Tout ceci revient à la question concernant la qualité de l’information et l’importance de citer ses sources. Par exemple, une interprétation basée sur des sources peu crédibles ne devrait pas se surprendre d’être un jour l’objet d’une critique.

Le tableau ci-dessous représente l’ordre que nous devrions accorder en matière de documentation en ce qui concerne l’interprétation d’une cause judiciaire, en prenant pour acquis que le dossier judiciaire a été conservé :

Valeur primaire :
1.       Dossier judiciaire
Valeur secondaire :
2.       Articles et compte rendus médiatiques créés à l’époque contemporaine des événements concernés.
3.       Patrimoine vivant (personnes impliquées dans les événements)
4.       Littérature scientifique basée sur les archives.
Valeur tertiaire :
5.       Patrimoine vivant (descendants de personnes impliquées dans les événements)
6.       Livres et autres documents qui ne sont pas basés sur les archives.
Valeur quaternaire :
7.       Romans, films, et autres produits de la culture.

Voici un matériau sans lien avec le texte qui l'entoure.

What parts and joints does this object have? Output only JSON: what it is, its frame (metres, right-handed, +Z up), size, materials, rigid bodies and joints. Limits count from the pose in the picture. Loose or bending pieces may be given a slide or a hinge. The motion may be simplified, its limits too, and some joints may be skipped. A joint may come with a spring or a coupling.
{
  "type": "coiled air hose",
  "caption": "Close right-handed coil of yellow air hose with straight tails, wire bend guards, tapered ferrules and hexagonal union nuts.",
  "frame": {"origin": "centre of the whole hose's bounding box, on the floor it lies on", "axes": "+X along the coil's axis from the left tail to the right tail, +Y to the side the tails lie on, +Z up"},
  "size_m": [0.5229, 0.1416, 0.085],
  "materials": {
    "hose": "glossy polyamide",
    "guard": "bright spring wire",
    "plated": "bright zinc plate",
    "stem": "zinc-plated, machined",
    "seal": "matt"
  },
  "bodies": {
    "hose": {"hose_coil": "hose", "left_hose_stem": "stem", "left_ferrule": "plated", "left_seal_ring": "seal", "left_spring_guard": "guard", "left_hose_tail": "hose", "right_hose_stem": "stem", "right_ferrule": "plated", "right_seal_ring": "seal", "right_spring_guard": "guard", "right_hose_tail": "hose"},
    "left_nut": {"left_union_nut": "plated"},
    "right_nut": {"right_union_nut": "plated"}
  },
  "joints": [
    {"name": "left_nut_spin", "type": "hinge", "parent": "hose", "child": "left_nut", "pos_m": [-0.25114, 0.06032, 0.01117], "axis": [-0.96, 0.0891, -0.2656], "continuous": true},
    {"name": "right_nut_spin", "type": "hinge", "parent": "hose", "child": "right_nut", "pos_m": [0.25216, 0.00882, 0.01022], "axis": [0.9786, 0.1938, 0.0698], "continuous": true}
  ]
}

[1] Je ne parle pas ici en tant qu’archiviste, je m’exprime plutôt d’après l’expérience acquise en tant que chercheur et historien autodidacte depuis 1990. Je pense aussi que ma formation dans le domaine de la gestion documentaire m’a fourni des outils précieux ainsi qu’une excellente orientation sur le sujet.

[2] Evelyn Kolish, Guide des archives judiciaires, Bibliothèque et Archives nationales du Québec, 2017.

[3] Carol Couture, Les fonctions de l’archivistique contemporaine.

[4] Kathleen Delaney-Beausoleil, « La valeur de preuve des documents d’archives. Aspects théoriques », Les valeurs archivistiques, 1994.